Figure 4. The update of an unnormalized entity. Information in the entity has become inconsistent.
Begin figure description. This figure shows an unnormalized entity. End figure description.

You can normalize the entity by modifying the EMPLOYEE_DEPARTMENT entity and creating two new entities: EMPLOYEE and DEPARTMENT. The following figure shows the new entities. The DEPARTMENT entity contains attributes for DEPARTMENT_NUMBER and DEPARTMENT_NAME. Now, an update such as changing a department name is much easier. You need to make the update only to the DEPARTMENT entity.

Figure 5. Normalized entities: EMPLOYEE, DEPARTMENT, and EMPLOYEE_DEPARTMENT
Begin figure description. This figure shows a normalized entity. End figure description.
Fourth normal form
An entity is in fourth normal form if no instance contains two or more independent, multivalued facts about an entity.

For example, Consider the EMPLOYEE entity. Each instance of EMPLOYEE could have both SKILL_CODE and LANGUAGE_CODE. An employee can have several skills and know several languages. Two relationships exist, one between employees and skills, and one between employees and languages. An entity is not in fourth normal form if it represents both relationships, as the following figure shows.

Figure 6. An entity that violates fourth normal form
Begin figure description. This figure shows an entity that violates the fourth normal form. End figure description.

Instead, you can avoid this violation by creating two entities that represent both relationships, as the following figure shows.

Figure 7. Entities that are in fourth normal form
Begin figure description. This figure shows entities that are in the fourth normal form.

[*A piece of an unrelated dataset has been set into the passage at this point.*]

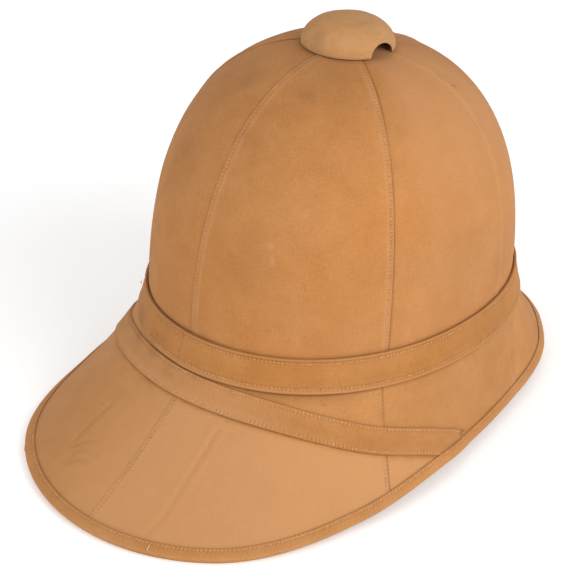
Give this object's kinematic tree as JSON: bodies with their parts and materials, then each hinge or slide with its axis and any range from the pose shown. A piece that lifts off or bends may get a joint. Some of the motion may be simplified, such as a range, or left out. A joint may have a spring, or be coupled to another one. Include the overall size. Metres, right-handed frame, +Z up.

End figure description.

If, however, the facts are interdependent (that is, the employee applies certain languages only to certain skills) you should not split the entity.

You can put any data into fourth normal form. A good rule to follow when doing logical database design is to arrange all the data in entities that are in fourth normal form. Then decide whether the result gives you an acceptable level of performance. If the performance is not acceptable, denormalizing your design is a good approach to improving performance.